Huizinga’s culturological critique of capitalist society could be fruitful if it were intended to eradicate the source of non-culture. Then his thesis – that technical development does not at the same time mean cultural development, would gain its true value. Unfortunately, Huizinga proclaimed capitalist society a hopelessly non-cultural world in order to deal with the aspirations to create a new world which would be a cultural community of free people. To make things even worse, capitalism becomes the foundation for creating a world of illusions, which becomes man’s highest cultural challenge. To prevent the struggle for a better world, Huizinga offers to the oppressed the illusion of a “beautiful” world in which, by an aesthetic hocus-pocus, the world of misery is deified. In that context, culture has the role to create “beautiful sights for the spirit” and to bring man, by way of play, to the divine. Just as Huizinga tries to defend the existing world by means of play, which is reduced to a “dream” of an ideal world (the Middle Ages), so Coubertin tries to defend it by means of sport, which, in the form of the Olympic Games, becomes the reincarnation of the “immortal spirit of antiquity”. Instead of a spiritual escape from the world, Coubertin argues for man’s complete integration into the existing world by way of a mindless agonal physical activism. To live the present life becomes the highest and most efficient way of its defense.

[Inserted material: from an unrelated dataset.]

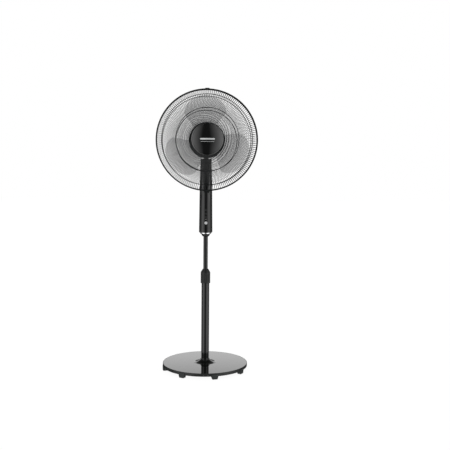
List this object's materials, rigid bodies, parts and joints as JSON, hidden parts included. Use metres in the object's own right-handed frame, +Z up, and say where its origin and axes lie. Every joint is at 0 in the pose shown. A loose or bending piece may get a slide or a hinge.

The true nature of Huizinga’s theory can be seen only if we bear in mind the destructive nature of capitalism. For here we deal not only with the “horror” from the Middle Ages, from which we should escape by creating “beautiful sights for the spirit”, but also with the horror of capitalism, which threatens to destroy mankind and from which there is no escape. Huizinga’s play, from which he tries to make a colorful cover which will cover the world, becomes a death shroud.